[WHAT IS REQUIRED]: Print the listing below exactly.

[GIVEN MATERIAL]:
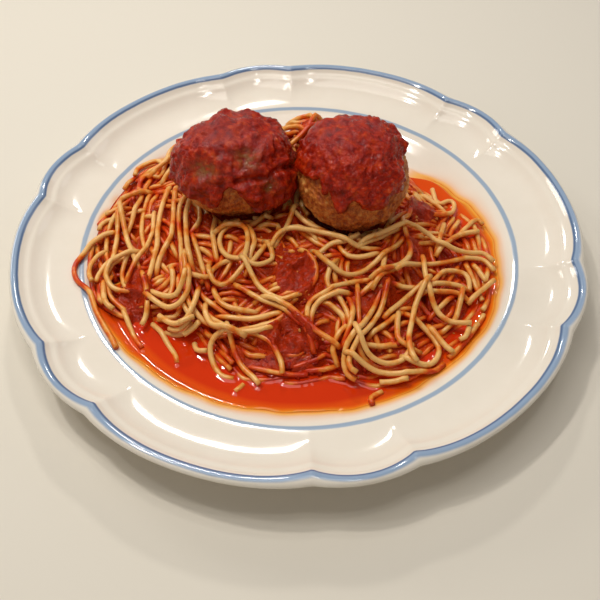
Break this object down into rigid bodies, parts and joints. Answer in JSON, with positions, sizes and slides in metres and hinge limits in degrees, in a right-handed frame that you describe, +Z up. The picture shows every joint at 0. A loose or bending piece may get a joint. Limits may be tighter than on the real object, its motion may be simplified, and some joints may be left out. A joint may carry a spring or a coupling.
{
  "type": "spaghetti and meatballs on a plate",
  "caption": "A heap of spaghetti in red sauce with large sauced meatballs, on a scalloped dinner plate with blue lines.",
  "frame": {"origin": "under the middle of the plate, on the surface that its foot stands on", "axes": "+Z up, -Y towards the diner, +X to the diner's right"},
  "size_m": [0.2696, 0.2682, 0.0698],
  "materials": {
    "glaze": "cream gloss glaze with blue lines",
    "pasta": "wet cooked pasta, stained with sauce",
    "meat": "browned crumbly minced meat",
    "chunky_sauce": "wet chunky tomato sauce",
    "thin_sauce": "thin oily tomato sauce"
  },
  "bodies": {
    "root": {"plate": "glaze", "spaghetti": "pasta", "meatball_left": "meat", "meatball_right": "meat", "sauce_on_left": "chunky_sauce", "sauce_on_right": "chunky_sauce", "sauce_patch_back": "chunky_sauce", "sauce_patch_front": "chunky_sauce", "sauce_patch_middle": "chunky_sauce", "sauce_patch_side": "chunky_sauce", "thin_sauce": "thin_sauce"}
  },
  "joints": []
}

[IN RESPONSE]:
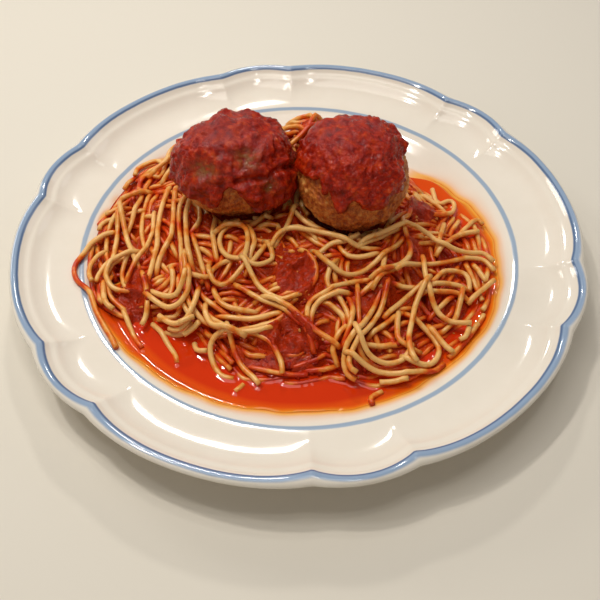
Break this object down into rigid bodies, parts and joints. Answer in JSON, with positions, sizes and slides in metres and hinge limits in degrees, in a right-handed frame that you describe, +Z up. The picture shows every joint at 0. A loose or bending piece may get a joint. Limits may be tighter than on the real object, its motion may be simplified, and some joints may be left out. A joint may carry a spring or a coupling.
{
  "type": "spaghetti and meatballs on a plate",
  "caption": "A heap of spaghetti in red sauce with large sauced meatballs, on a scalloped dinner plate with blue lines.",
  "frame": {"origin": "under the middle of the plate, on the surface that its foot stands on", "axes": "+Z up, -Y towards the diner, +X to the diner's right"},
  "size_m": [0.2696, 0.2682, 0.0698],
  "materials": {
    "glaze": "cream gloss glaze with blue lines",
    "pasta": "wet cooked pasta, stained with sauce",
    "meat": "browned crumbly minced meat",
    "chunky_sauce": "wet chunky tomato sauce",
    "thin_sauce": "thin oily tomato sauce"
  },
  "bodies": {
    "root": {"plate": "glaze", "spaghetti": "pasta", "meatball_left": "meat", "meatball_right": "meat", "sauce_on_left": "chunky_sauce", "sauce_on_right": "chunky_sauce", "sauce_patch_back": "chunky_sauce", "sauce_patch_front": "chunky_sauce", "sauce_patch_middle": "chunky_sauce", "sauce_patch_side": "chunky_sauce", "thin_sauce": "thin_sauce"}
  },
  "joints": []
}